**DATASET EXCERPT:**
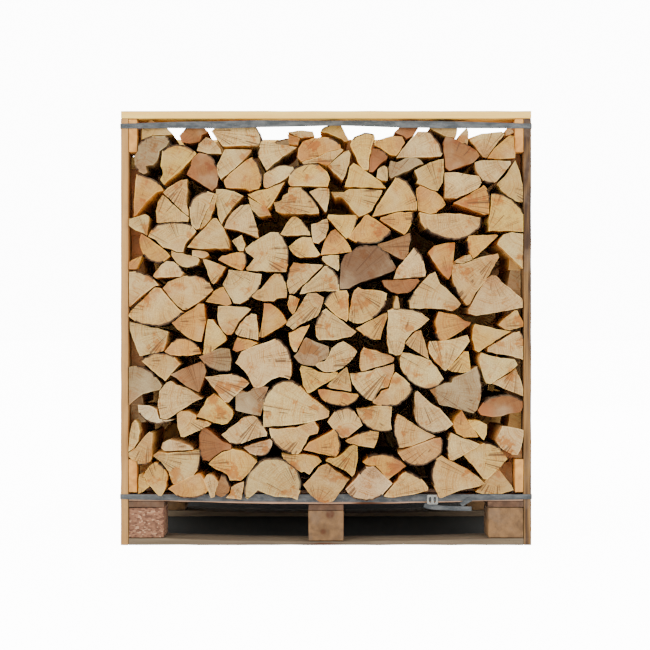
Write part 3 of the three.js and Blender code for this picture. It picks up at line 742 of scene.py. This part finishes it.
        [(-208, 248), (-192, 234), (-176, 228, 2), (-152, 230, 2), (-140, 246), (-136, 264), (-142, 269),
         (-176, 258)],
        [(49, 144), (62, 128, 3), (88, 117, 3), (124, 120, 2), (142, 130), (154, 144), (167, 158),
         (142, 182), (120, 201), (101, 199, 2), (84, 182), (70, 164)],
        [(430, 264), (442, 247), (472, 229), (484, 230), (494, 252), (499, 278), (499, 292), (472, 298),
         (446, 302), (440, 288)],
    ],
    "peach": [
        [(181, 236), (196, 215, 3), (230, 202, 3), (262, 211, 2), (286, 228, 3), (294, 252, 2), (290, 273),
         (272, 271), (236, 257), (200, 244)],
    ],
    "brown": [
        [(-394, 432), (-378, 424), (-352, 402), (-322, 388), (-315, 405), (-308, 425), (-303, 440),
         (-308, 458), (-316, 465), (-336, 457), (-372, 442)],
        [(-277, 130), (-265, 124), (-256, 127), (-245, 136), (-243, 150, 2), (-252, 172, 2), (-264, 178),
         (-272, 160)],
        [(131, 753), (152, 744), (182, 728), (198, 723), (208, 740), (212, 765, 2), (213, 790), (198, 784),
         (172, 774), (131, 762)],
    ],
    "chalky": [
        [(-474, 356), (-472, 336, 2), (-456, 317, 3), (-420, 308, 2), (-384, 319), (-402, 317),
         (-421, 320), (-428, 344), (-446, 354)],
    ],
    "dark": [
        [(36, 648), (58, 650), (88, 666), (120, 676), (160, 690), (172, 696), (177, 702), (166, 722, 4),
         (142, 748, 5), (112, 757, 3), (78, 754), (62, 741), (48, 735), (38, 712), (36, 680)],
    ],
}

tones = {
    "pale": (248, 218, 144),
    "tan": (236, 200, 118),
    "orange": (238, 182, 84),
    "russet": (160, 106, 54),
    "yellow": (250, 208, 108),
    "grey": (178, 158, 116),
    "pink": (240, 208, 148),
    "peach": (244, 198, 118),
    "brown": (172, 128, 78),
    "chalky": (240, 224, 172),
    "dark": (112, 90, 66),
}


def build_cut_end():
    """Sawn end grain: year rings and rays round the pith, a warmer heart, checks, blots and saw marks."""
    group, given, result = new_group(
        "cut_end",
        [
            ("From Pith", "Vector"),
            ("Place", "Vector"),
            ("Tint", "Color"),
            ("Heart", "Float"),
            ("Rim Shade", "Float"),
        ],
        [("Color", "Color"), ("Height", "Float")],
    )
    pith = given["From Pith"]
    place = given["Place"]
    reach = put(group, "VectorMath", {0: pith}, operation="LENGTH").outputs["Value"]
    outwards = put(group, "VectorMath", {0: pith}, operation="NORMALIZE").outputs[0]
    wander = noise_at(group, pith, (22.0, 22.0, 22.0), 2.0)
    year = sum_of(group, sum_of(group, reach, 1150.0, "MULTIPLY"), sum_of(group, wander, 26.0, "MULTIPLY"))
    fine_rings = put(group, "Math", {0: year}, operation="SINE").outputs[0]
    warped = put(group, "CombineXYZ", {"X": sum_of(group, reach, sum_of(group, wander, 0.03, "MULTIPLY"))})
    wide_rings = step_up(group, noise_at(group, warped.outputs[0], (210.0, 1.0, 1.0), 3.0, 0.7), 0.42, 0.6)
    rings = sum_of(group, sum_of(group, fine_rings, 0.2, "MULTIPLY"), wide_rings)
    strong = step_up(group, noise_at(group, pith, (30.0, 30.0, 30.0), 2.0), 0.3, 0.6)
    rays = noise_at(group, outwards, (24.0, 24.0, 24.0), 4.0, 0.75)
    blots = noise_at(group, place, (16.0, 2.0, 16.0), 3.0, 0.5)
    marks = noise_at(group, place, (70.0, 1.0, 900.0), 2.0, 0.5)
    pores = noise_at(group, place, (700.0, 50.0, 700.0), 2.0, 0.6)
    tint = given["Tint"]
    deep = mixed(group, 1.0, tint, srgb(206, 162, 108), "MULTIPLY")
    ring_share = sum_of(group, sum_of(group, rings, strong, "MULTIPLY"), 0.75, "MULTIPLY")
    colour = mixed(group, ring_share, tint, deep)
    colour = mixed(group, sum_of(group, step_up(group, rays, 0.46, 0.62), 0.5, "MULTIPLY"), colour, deep)
    stain = noise_at(group, place, (19.0, 2.0, 19.0), 5.0, 0.68)
    stained = mixed(group, 1.0, tint, srgb(206, 144, 66), "MULTIPLY")
    colour = mixed(group, sum_of(group, step_up(group, stain, 0.55, 0.62), 0.85, "MULTIPLY"), colour, stained)
    colour = mixed(group, sum_of(group, step_up(group, blots, 0.5, 0.8), 0.4, "MULTIPLY"), colour, deep)
    light = mixed(group, 0.35, tint, srgb(255, 236, 184))
    colour = mixed(group, sum_of(group, step_up(group, blots, 0.5, 0.25), 0.7, "MULTIPLY"), colour, light)
    grain = sum_of(group, step_up(group, pores, 0.45, 0.7), 0.22, "MULTIPLY")
    colour = mixed(group, grain, colour, srgb(150, 108, 74))
    heart_zone = step_up(group, sum_of(group, reach, sum_of(group, wander, 0.03, "MULTIPLY")), 0.062, 0.028)
    heart_share = sum_of(group, heart_zone, given["Heart"], "MULTIPLY")
    colour = mixed(group, heart_share, colour, srgb(186, 112, 60))
    split_place = noise_at(group, outwards, (9.0, 9.0, 9.0), 1.0)
    check_gap = put(group, "Math", {0: sum_of(group, split_place, -0.56)}, operation="ABSOLUTE").outputs[0]
    check_line = step_up(group, check_gap, 0.036, 0.014)
    check = sum_of(group, check_line, step_up(group, blots, 0.5, 0.55), "MULTIPLY")
    colour = mixed(group, sum_of(group, check, 0.85, "MULTIPLY"), colour, srgb(70, 44, 28))
    # Painted shade: the sawn end darkens towards its rim, broken up by the pores.
    rim_shade_share = sum_of(group, sum_of(group, given["Rim Shade"], pores, "MULTIPLY"), 0.95, "MULTIPLY")
    colour = mixed(group, rim_shade_share, colour, srgb(104, 72, 48))
    group.links.new(colour, result["Color"])
    height = sum_of(group, sum_of(group, marks, 0.5, "MULTIPLY"), sum_of(group, pores, 0.3, "MULTIPLY"))
    height = sum_of(group, height, sum_of(group, rings, 0.12, "MULTIPLY"))
    group.links.new(sum_of(group, height, check, "SUBTRACT"), result["Height"])
    return group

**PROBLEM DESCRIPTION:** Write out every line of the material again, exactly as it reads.

**ANSWER TO THIS TASK:**
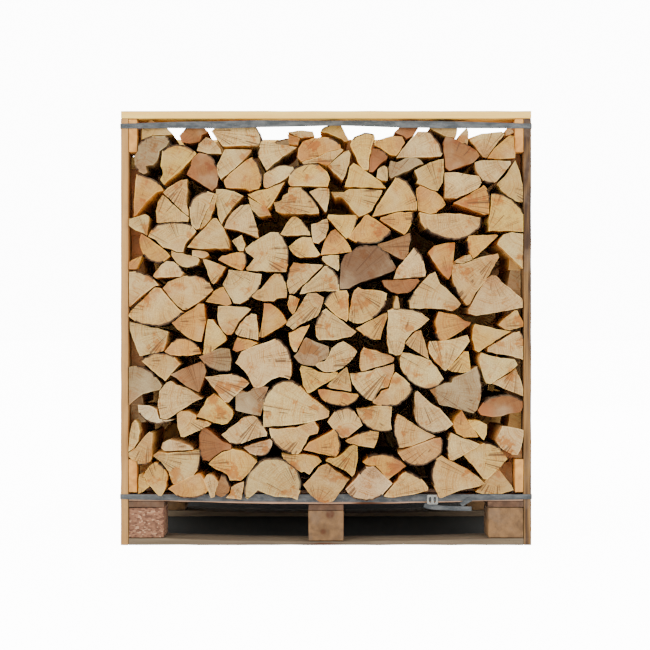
Write part 3 of the three.js and Blender code for this picture. It picks up at line 742 of scene.py. This part finishes it.
        [(-208, 248), (-192, 234), (-176, 228, 2), (-152, 230, 2), (-140, 246), (-136, 264), (-142, 269),
         (-176, 258)],
        [(49, 144), (62, 128, 3), (88, 117, 3), (124, 120, 2), (142, 130), (154, 144), (167, 158),
         (142, 182), (120, 201), (101, 199, 2), (84, 182), (70, 164)],
        [(430, 264), (442, 247), (472, 229), (484, 230), (494, 252), (499, 278), (499, 292), (472, 298),
         (446, 302), (440, 288)],
    ],
    "peach": [
        [(181, 236), (196, 215, 3), (230, 202, 3), (262, 211, 2), (286, 228, 3), (294, 252, 2), (290, 273),
         (272, 271), (236, 257), (200, 244)],
    ],
    "brown": [
        [(-394, 432), (-378, 424), (-352, 402), (-322, 388), (-315, 405), (-308, 425), (-303, 440),
         (-308, 458), (-316, 465), (-336, 457), (-372, 442)],
        [(-277, 130), (-265, 124), (-256, 127), (-245, 136), (-243, 150, 2), (-252, 172, 2), (-264, 178),
         (-272, 160)],
        [(131, 753), (152, 744), (182, 728), (198, 723), (208, 740), (212, 765, 2), (213, 790), (198, 784),
         (172, 774), (131, 762)],
    ],
    "chalky": [
        [(-474, 356), (-472, 336, 2), (-456, 317, 3), (-420, 308, 2), (-384, 319), (-402, 317),
         (-421, 320), (-428, 344), (-446, 354)],
    ],
    "dark": [
        [(36, 648), (58, 650), (88, 666), (120, 676), (160, 690), (172, 696), (177, 702), (166, 722, 4),
         (142, 748, 5), (112, 757, 3), (78, 754), (62, 741), (48, 735), (38, 712), (36, 680)],
    ],
}

tones = {
    "pale": (248, 218, 144),
    "tan": (236, 200, 118),
    "orange": (238, 182, 84),
    "russet": (160, 106, 54),
    "yellow": (250, 208, 108),
    "grey": (178, 158, 116),
    "pink": (240, 208, 148),
    "peach": (244, 198, 118),
    "brown": (172, 128, 78),
    "chalky": (240, 224, 172),
    "dark": (112, 90, 66),
}


def build_cut_end():
    """Sawn end grain: year rings and rays round the pith, a warmer heart, checks, blots and saw marks."""
    group, given, result = new_group(
        "cut_end",
        [
            ("From Pith", "Vector"),
            ("Place", "Vector"),
            ("Tint", "Color"),
            ("Heart", "Float"),
            ("Rim Shade", "Float"),
        ],
        [("Color", "Color"), ("Height", "Float")],
    )
    pith = given["From Pith"]
    place = given["Place"]
    reach = put(group, "VectorMath", {0: pith}, operation="LENGTH").outputs["Value"]
    outwards = put(group, "VectorMath", {0: pith}, operation="NORMALIZE").outputs[0]
    wander = noise_at(group, pith, (22.0, 22.0, 22.0), 2.0)
    year = sum_of(group, sum_of(group, reach, 1150.0, "MULTIPLY"), sum_of(group, wander, 26.0, "MULTIPLY"))
    fine_rings = put(group, "Math", {0: year}, operation="SINE").outputs[0]
    warped = put(group, "CombineXYZ", {"X": sum_of(group, reach, sum_of(group, wander, 0.03, "MULTIPLY"))})
    wide_rings = step_up(group, noise_at(group, warped.outputs[0], (210.0, 1.0, 1.0), 3.0, 0.7), 0.42, 0.6)
    rings = sum_of(group, sum_of(group, fine_rings, 0.2, "MULTIPLY"), wide_rings)
    strong = step_up(group, noise_at(group, pith, (30.0, 30.0, 30.0), 2.0), 0.3, 0.6)
    rays = noise_at(group, outwards, (24.0, 24.0, 24.0), 4.0, 0.75)
    blots = noise_at(group, place, (16.0, 2.0, 16.0), 3.0, 0.5)
    marks = noise_at(group, place, (70.0, 1.0, 900.0), 2.0, 0.5)
    pores = noise_at(group, place, (700.0, 50.0, 700.0), 2.0, 0.6)
    tint = given["Tint"]
    deep = mixed(group, 1.0, tint, srgb(206, 162, 108), "MULTIPLY")
    ring_share = sum_of(group, sum_of(group, rings, strong, "MULTIPLY"), 0.75, "MULTIPLY")
    colour = mixed(group, ring_share, tint, deep)
    colour = mixed(group, sum_of(group, step_up(group, rays, 0.46, 0.62), 0.5, "MULTIPLY"), colour, deep)
    stain = noise_at(group, place, (19.0, 2.0, 19.0), 5.0, 0.68)
    stained = mixed(group, 1.0, tint, srgb(206, 144, 66), "MULTIPLY")
    colour = mixed(group, sum_of(group, step_up(group, stain, 0.55, 0.62), 0.85, "MULTIPLY"), colour, stained)
    colour = mixed(group, sum_of(group, step_up(group, blots, 0.5, 0.8), 0.4, "MULTIPLY"), colour, deep)
    light = mixed(group, 0.35, tint, srgb(255, 236, 184))
    colour = mixed(group, sum_of(group, step_up(group, blots, 0.5, 0.25), 0.7, "MULTIPLY"), colour, light)
    grain = sum_of(group, step_up(group, pores, 0.45, 0.7), 0.22, "MULTIPLY")
    colour = mixed(group, grain, colour, srgb(150, 108, 74))
    heart_zone = step_up(group, sum_of(group, reach, sum_of(group, wander, 0.03, "MULTIPLY")), 0.062, 0.028)
    heart_share = sum_of(group, heart_zone, given["Heart"], "MULTIPLY")
    colour = mixed(group, heart_share, colour, srgb(186, 112, 60))
    split_place = noise_at(group, outwards, (9.0, 9.0, 9.0), 1.0)
    check_gap = put(group, "Math", {0: sum_of(group, split_place, -0.56)}, operation="ABSOLUTE").outputs[0]
    check_line = step_up(group, check_gap, 0.036, 0.014)
    check = sum_of(group, check_line, step_up(group, blots, 0.5, 0.55), "MULTIPLY")
    colour = mixed(group, sum_of(group, check, 0.85, "MULTIPLY"), colour, srgb(70, 44, 28))
    # Painted shade: the sawn end darkens towards its rim, broken up by the pores.
    rim_shade_share = sum_of(group, sum_of(group, given["Rim Shade"], pores, "MULTIPLY"), 0.95, "MULTIPLY")
    colour = mixed(group, rim_shade_share, colour, srgb(104, 72, 48))
    group.links.new(colour, result["Color"])
    height = sum_of(group, sum_of(group, marks, 0.5, "MULTIPLY"), sum_of(group, pores, 0.3, "MULTIPLY"))
    height = sum_of(group, height, sum_of(group, rings, 0.12, "MULTIPLY"))
    group.links.new(sum_of(group, height, check, "SUBTRACT"), result["Height"])
    return group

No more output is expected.